Major Incident - SaaS Customers - 16 June 2022
Incident Report for Squiz
Postmortem

Executive Summary

On the 16th of June 2022 at ~09:17 AEST, Squiz monitoring systems detected a degradation of service affecting some customers hosted on our SaaS platform. Users may have received an error page from the Cloudflare Content Delivery Network (CDN) related to not being able to resolve the origin DNS, occurring for all requests for uncached content.

Investigations performed by our Platform team indicated issues with a few custom hostname records that were pointing to an incorrect Application Load Balancer (ALB) instance. The affected hostname records were manually edited and updated to point to the right staging domains, promoting recovery at 10:12 AEST.

Customer impact

For the duration of the incident, users may have received an error page (Error 1016) from the Cloudflare Content Delivery Network (CDN) with an “error 530 HTTP status code” message related to not being able to resolve the origin DNS, occurring for all requests for uncached content.

Root cause

A deployment to the production instance created corrupted custom hostname records in Cloudflare. The Squiz Platform team identified the affected hostnames and manually updated them to point at the correct domains.
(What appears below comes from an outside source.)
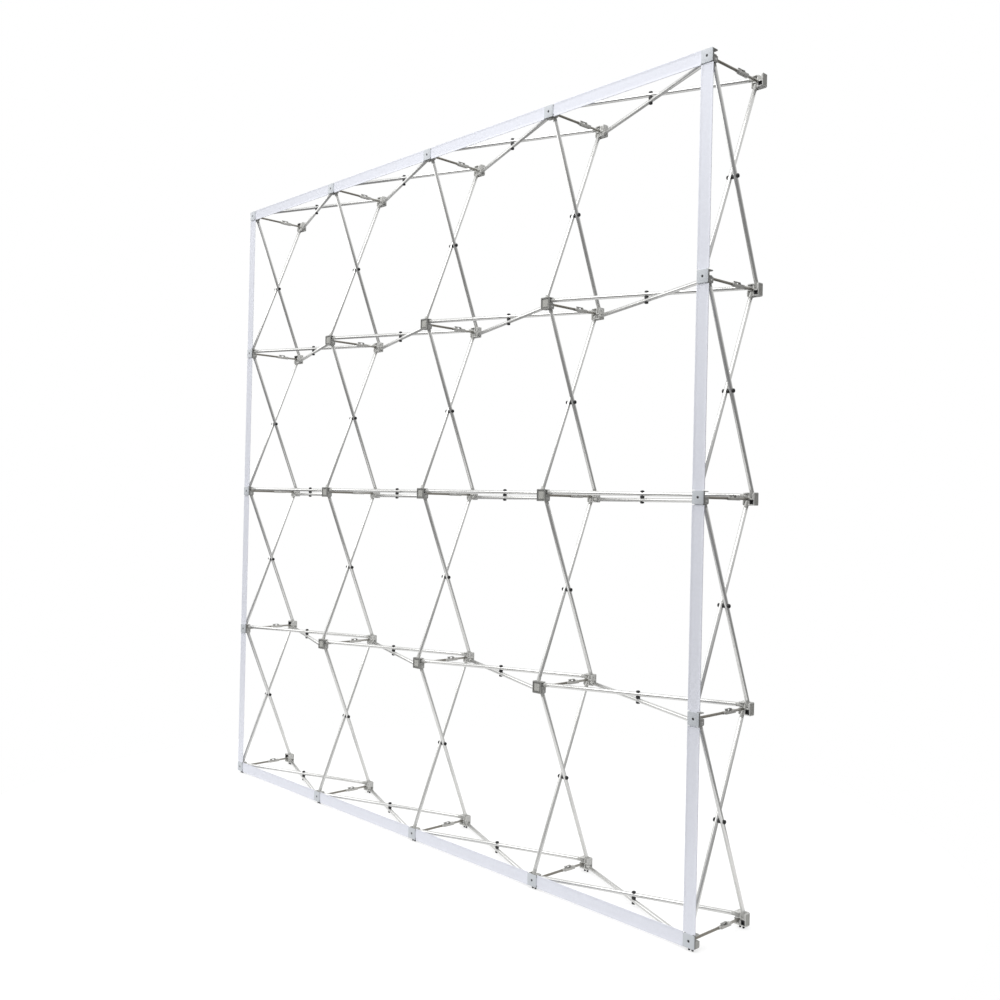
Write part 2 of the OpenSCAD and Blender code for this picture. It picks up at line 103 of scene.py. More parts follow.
CATCH_BACK = 186 * MM
SLEEVE_R = 6 * MM
SLEEVE_LEN = 10 * MM
HOOK_HALF = 2.5 * MM
FORK_HALF_H = 4.5 * MM
PIN_R = 2 * MM
HOOK_REACH = 28 * MM
HOOK_PLAY = 0.3 * MM
LEVER_UP = 2.5 * MM
HOUSING_BORE = 10 * MM
HOUSING_WALL = 1.5 * MM
HOUSING_BLOCK = 13 * MM
ARCH_UP = 10 * MM
LIP_LEN = 4 * MM
BAND_W = 50 * MM
BAND_T = 2 * MM
TONGUE_HALF = 14 * MM
TONGUE_GRIP = 8 * MM
CLAMP_T = 3 * MM
SCREW_R = 2.5 * MM
SCREW_HEAD_R = 4.5 * MM
SCREW_RECESS = 1.8 * MM
FOOT_R = 4 * MM
FOOT_H = 13 * MM
FOOT_SPREAD = 14 * MM
FIT = 0.05 * MM
SLOT_PLAY = 0.25 * MM
BARREL_R = 4 * MM
LEVER_HALF = 4.7 * MM
ROD_SEAT = 12 * MM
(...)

Mitigation and Follow-up actions

In response to this Incident, the Squiz Platform team will undertake the following actions:

  • Set up an additional synthetic monitoring for custom hostnames from multiple locations; this will provide additional monitoring and alerting if a similar issue occurs again.
  • Changes to the release mechanism to add further checks for custom hostname synchronization during code releases.
Posted Jun 17, 2022 - 11:33 AEST

Resolved
Squiz teams have deployed a fix for the current Major Incident which has restored service for all impacted customers. We apologise for this degradation of service and thank you for your patience while we worked on the resolution.

A postmortem will be provided via https://status.squiz.cloud .
Posted Jun 16, 2022 - 10:28 AEST
Identified
Squiz teams have identified the cause of the current degradation of service Major Incident, and are currently working to resolve the issue.

We will provide a further update in ~15 minutes, or once the incident is resolved.
Posted Jun 16, 2022 - 10:19 AEST
Update
Squiz continue to investigate a degradation of service for our SaaS customers.

A further update will be provided in ~15 minutes.
Posted Jun 16, 2022 - 10:13 AEST
Update
Squiz monitoring has detected a degradation of service incident that is affecting Squiz SaaS customers. Multiple Squiz teams are currently investigating.

A further update will be provided in ~15 minutes.
Posted Jun 16, 2022 - 10:01 AEST
Investigating
Squiz monitoring has detected a degradation of service incident that is affecting Squiz Cloud customers. Multiple Squiz teams are currently investigating.

A further update will be provided via https://status.squiz.cloud in 15 minutes, or earlier if the situation or information changes.
Posted Jun 16, 2022 - 09:50 AEST
This incident affected: Squiz Cloud Hosted Instances.